Throughout these case studies, they describe how these practices of neoliberalism maintain and benefit from an insidious combination of the erasure of difference, subjugation of the planet, and oppression of historically marginalized groups, especially Black, Indigenous, and People of Color (BIPOC). The neoliberal system is also supported by adherence to empirical science while delegitimizing other forms of knowledge. The authors give several solutions for dismantling these systems from various positions. Their most notable contribution, however, is their decision to use both traditional empirical data and research as well as knowledge production commonly devalued by the dominant system, namely narrative analysis, to explore new systems and approaches to building better communities.
The second half of the book focuses on how communities are organizing around environmentalism and the importance of democratizing and decentering economic interests for ecological regeneration. Specifically, the authors provide several examples of how people are building more sustainable lives for themselves and their communities by addressing and resisting capitalism. In part, they attribute the success of these community endeavors to their open acknowledgment of neoliberal approaches as subordinating humans and nonhumans for profit through various intersections of class struggles, sexism, racism, and colonialism. Through centering intersectional perspectives and solutions, the authors show how solving our ecological emergency is inextricably intertwined with—and therefore cannot be divorced from—our economic, political, social, and epistemological problems.

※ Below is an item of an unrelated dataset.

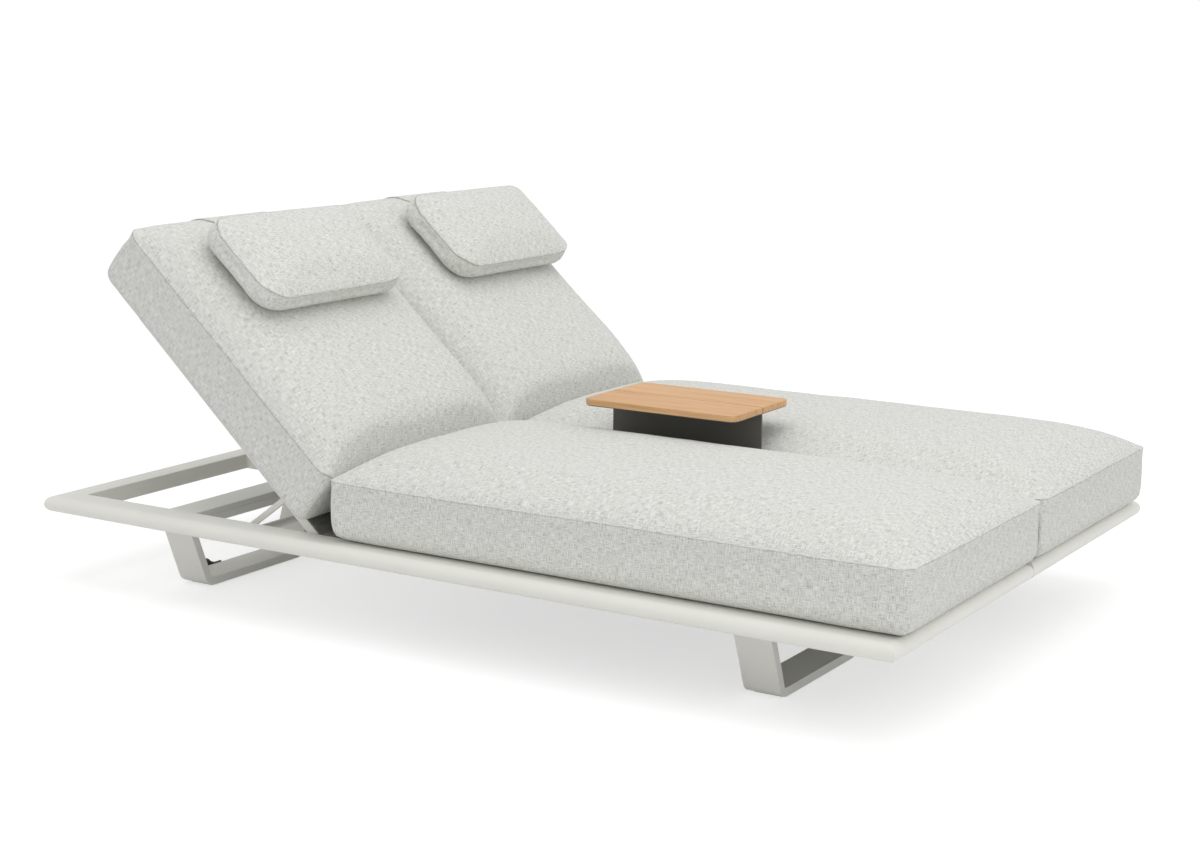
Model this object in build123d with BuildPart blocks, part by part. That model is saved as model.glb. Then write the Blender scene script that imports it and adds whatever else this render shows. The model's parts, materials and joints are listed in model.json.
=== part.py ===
from build123d import *
from math import cos, radians, sin, sqrt, tan
import os

os.makedirs("parts", exist_ok=True)

# A double chaise lounger: two equal loungers side by side, with a small tray between their cushions.
# X runs from the head (-) to the foot (+), Y from the near lounger (-) to the far one (+), Z is up,
# and the origin is on the ground under the middle of the frames.

# Frame of one lounger
frame_length = 2080.0
lounger_width = 670.0
pair_gap = 1.0
rail_width = 68.0
rail_height = 36.0
rail_wall = 2.5
rail_edge_radius = 1.5
rail_underside = 166.0
key_arm = 70.0
key_clearance = 0.3
overrun = 2.0

# Legs: a wide flat bar bent to a U, under a cross bar that is welded between the side rails
leg_width = 80.0
leg_thickness = 18.0
leg_lean = 21.0
leg_bend_radius = 30.0
leg_top_inset = 108.1
rear_leg_from_head = 290.0
front_leg_from_foot = 343.0
crossbar_thickness = 13.0
crossbar_wall = 2.5
glide_thickness = 3.0
glide_length = 34.0
glide_width = 64.0
glide_edge = 1.0
screw_radius = 4.0
screw_play = 0.2
screw_head_radius = 6.5
screw_head_height = 5.0
screw_spread = 44.0
leg_screw_share = 0.7
link_screw_inset = 45.0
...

Malin and Kallman’s book is especially incredible in its ability to appeal to a wide variety of thinkers and learners. This work is essential to any scholar and researcher interested in the geopolitics of knowledge, social movements, and anti-colonial, antiracist, and environmental sociological arguments. The book is clear and accessible to audiences including undergraduates and graduate students. In particular, it would make a fantastic addition to any sociology course concerned with global problems, knowledge production, economic sociology, qualitative methods, or, of course, environmental sociology. Moreover, anyone who would like a critical, concise, and inclusive overview of the history of sociology and neoliberalism, generally speaking, would enjoy this book and appreciate it as a reference.

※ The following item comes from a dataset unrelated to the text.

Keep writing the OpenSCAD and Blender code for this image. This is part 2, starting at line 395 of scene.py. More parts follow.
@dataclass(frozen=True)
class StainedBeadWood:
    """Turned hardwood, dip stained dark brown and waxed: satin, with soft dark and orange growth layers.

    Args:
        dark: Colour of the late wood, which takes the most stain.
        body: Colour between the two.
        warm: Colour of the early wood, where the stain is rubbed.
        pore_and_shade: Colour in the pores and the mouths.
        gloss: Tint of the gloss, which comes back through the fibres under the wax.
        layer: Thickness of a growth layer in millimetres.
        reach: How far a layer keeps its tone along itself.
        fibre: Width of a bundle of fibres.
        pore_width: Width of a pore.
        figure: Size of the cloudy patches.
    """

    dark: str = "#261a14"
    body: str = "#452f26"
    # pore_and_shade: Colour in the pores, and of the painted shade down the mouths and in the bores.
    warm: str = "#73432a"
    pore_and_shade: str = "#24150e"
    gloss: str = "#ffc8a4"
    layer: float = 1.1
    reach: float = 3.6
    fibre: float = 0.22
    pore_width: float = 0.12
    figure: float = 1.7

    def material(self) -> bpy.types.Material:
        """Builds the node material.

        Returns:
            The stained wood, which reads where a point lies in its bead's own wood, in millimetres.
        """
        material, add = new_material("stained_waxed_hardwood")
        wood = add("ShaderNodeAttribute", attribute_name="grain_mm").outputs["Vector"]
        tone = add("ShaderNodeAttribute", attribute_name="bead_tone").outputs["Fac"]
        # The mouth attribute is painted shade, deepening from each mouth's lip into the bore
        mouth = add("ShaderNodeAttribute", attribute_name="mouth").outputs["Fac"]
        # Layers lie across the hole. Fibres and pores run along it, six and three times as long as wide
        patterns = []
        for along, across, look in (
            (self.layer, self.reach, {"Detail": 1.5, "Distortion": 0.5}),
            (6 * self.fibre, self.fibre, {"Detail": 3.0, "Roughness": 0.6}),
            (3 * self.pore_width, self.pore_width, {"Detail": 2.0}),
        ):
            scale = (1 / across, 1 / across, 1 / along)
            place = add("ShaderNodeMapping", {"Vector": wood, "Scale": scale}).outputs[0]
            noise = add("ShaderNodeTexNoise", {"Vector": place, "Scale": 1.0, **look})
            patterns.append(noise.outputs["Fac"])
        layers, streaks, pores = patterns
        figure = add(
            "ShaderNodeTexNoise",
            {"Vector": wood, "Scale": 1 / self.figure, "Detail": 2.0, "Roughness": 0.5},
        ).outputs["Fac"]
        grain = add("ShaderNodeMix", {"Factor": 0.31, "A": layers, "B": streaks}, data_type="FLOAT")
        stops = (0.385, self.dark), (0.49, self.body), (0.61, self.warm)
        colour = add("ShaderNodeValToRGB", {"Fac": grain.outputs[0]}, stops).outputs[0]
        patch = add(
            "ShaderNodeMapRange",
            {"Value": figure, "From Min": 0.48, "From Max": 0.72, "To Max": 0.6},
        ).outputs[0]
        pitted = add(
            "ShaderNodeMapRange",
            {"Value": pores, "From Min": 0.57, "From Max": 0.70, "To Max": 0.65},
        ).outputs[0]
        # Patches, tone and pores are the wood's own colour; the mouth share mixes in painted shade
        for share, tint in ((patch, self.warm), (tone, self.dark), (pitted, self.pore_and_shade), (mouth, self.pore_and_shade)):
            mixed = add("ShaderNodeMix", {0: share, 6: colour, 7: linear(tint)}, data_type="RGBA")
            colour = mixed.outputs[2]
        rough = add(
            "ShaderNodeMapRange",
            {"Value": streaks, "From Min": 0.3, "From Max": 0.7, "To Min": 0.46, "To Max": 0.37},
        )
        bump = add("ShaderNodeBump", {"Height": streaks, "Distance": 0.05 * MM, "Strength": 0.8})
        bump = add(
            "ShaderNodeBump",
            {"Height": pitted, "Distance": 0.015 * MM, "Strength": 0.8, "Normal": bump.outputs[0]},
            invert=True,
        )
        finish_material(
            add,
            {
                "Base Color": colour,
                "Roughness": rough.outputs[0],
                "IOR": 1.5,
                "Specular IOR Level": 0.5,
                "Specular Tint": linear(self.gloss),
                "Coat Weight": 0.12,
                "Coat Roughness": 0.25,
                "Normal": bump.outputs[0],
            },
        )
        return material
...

The authors’ attention to hope throughout their book is unique among the available publications in environmental sociology. From explaining the real-world implications of neoliberalism to providing detailed solutions, like donut economics, Malin and Kallman go beyond common arguments of environmental destruction to a place of mutual collaboration and resistance against the people, groups, structures, and systems that endanger our planet. Malin and Kallman certainly build something better with their book.